Greene (The 33 Strategies of War, 2007, etc.) believes that genius can be learned if we pay attention and reject social conformity.
The author suggests that our emergence as a species with stereoscopic, frontal vision and sophisticated hand-eye coordination gave us an advantage over earlier humans and primates because it allowed us to contemplate a situation and ponder alternatives for action. This, along with the advantages conferred by mirror neurons, which allow us to intuit what others may be thinking, contributed to our ability to learn, pass on inventions to future generations and improve our problem-solving ability. Throughout most of human history, we were hunter-gatherers, and our brains are engineered accordingly. The author has a jaundiced view of our modern technological society, which, he writes, encourages quick, rash judgments. We fail to spend the time needed to develop thorough mastery of a subject.

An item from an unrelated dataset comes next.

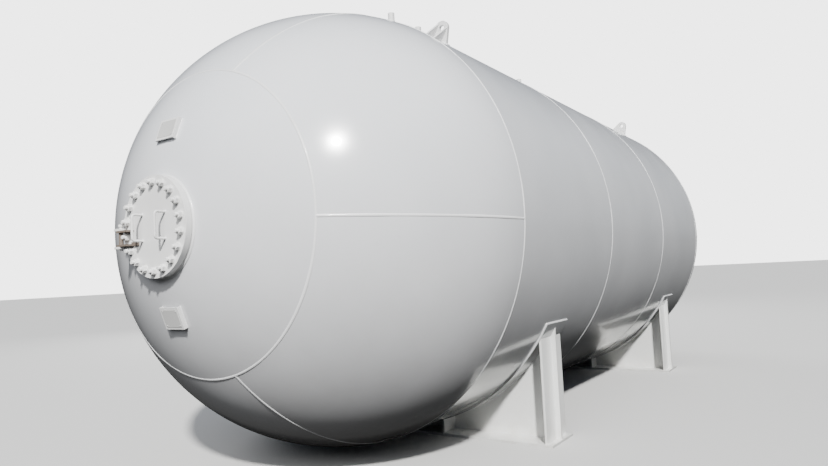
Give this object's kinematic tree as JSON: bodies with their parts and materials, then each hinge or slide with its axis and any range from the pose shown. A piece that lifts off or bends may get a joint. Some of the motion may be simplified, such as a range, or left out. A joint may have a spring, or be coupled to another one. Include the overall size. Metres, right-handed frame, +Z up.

Greene writes that every human is “born unique,” with specific potential that we can develop if we listen to our inner voice. He offers many interesting but tendentious examples to illustrate his theory, including Einstein, Darwin, Mozart and Temple Grandin. In the case of Darwin, Greene ignores the formative intellectual influences that shaped his thought, including the discovery of geological evolution with which he was familiar before his famous voyage. The author uses Grandin's struggle to overcome autistic social handicaps as a model for the necessity for everyone to create a deceptive social mask.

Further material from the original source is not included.